Let me give you an example. If you want to go fast, you’ll have to take the fear of your employees to do so, because when you go fast, you will make mistakes. Establishing a culture where errors are accepted, talked about and not shamed or even punished is vital. If a manager doesn’t lead by example on talking about his fuck-ups, do you think his team will do? I highly doubt it. Taking time to talk about errors and how to prevent them together gives the team the confidence to go fast and not sandbag.
Changing a bad culture is very difficult. Keeping a good culture is the easier choice.
An organization goes through different stages of growth and maturity. Recognizing these stages and making the appropriate changes to the organizational design is difficult. When and how to change what depends on many things, but managers have to pay close attention and need to redesign the organization to fit this stage. Let me give an example: A startup that just started building its product should focus on finding product market fit. Investing in a highly scalable organization would be wrong. If you don’t realize that you have found product market fit and forget to switch into a scalable organization that carries the growth of your product, you will most likely fail. Anticipating the right timings is therefore an important skill.

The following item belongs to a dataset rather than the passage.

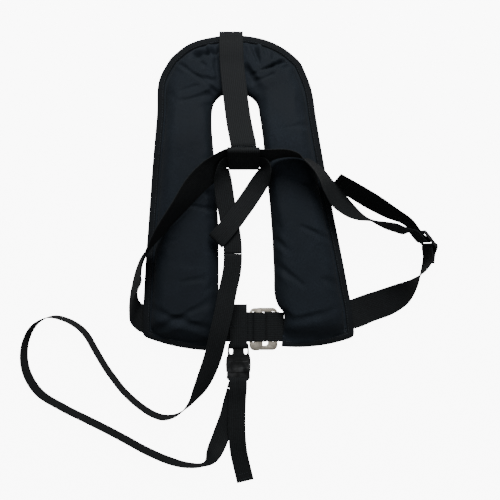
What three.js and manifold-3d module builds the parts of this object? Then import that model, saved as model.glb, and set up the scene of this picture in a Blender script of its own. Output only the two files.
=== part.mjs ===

Getting your head around designing and building a high performance team that succeeds to find hypergrowth and reach profitability is not doubt difficult, but it involves a methodological approach. You can see the same patterns in the most successful companies which therefore cannot be a statistical error.
I hope, that I could draw a clearer picture on what from my experience organizational design should look like and how a company should be run. There are many things I couldn’t include to keep this article reasonably short, but I would like some feedback in order to learn from the experiences of others and to find out what I maybe haven’t experienced yet.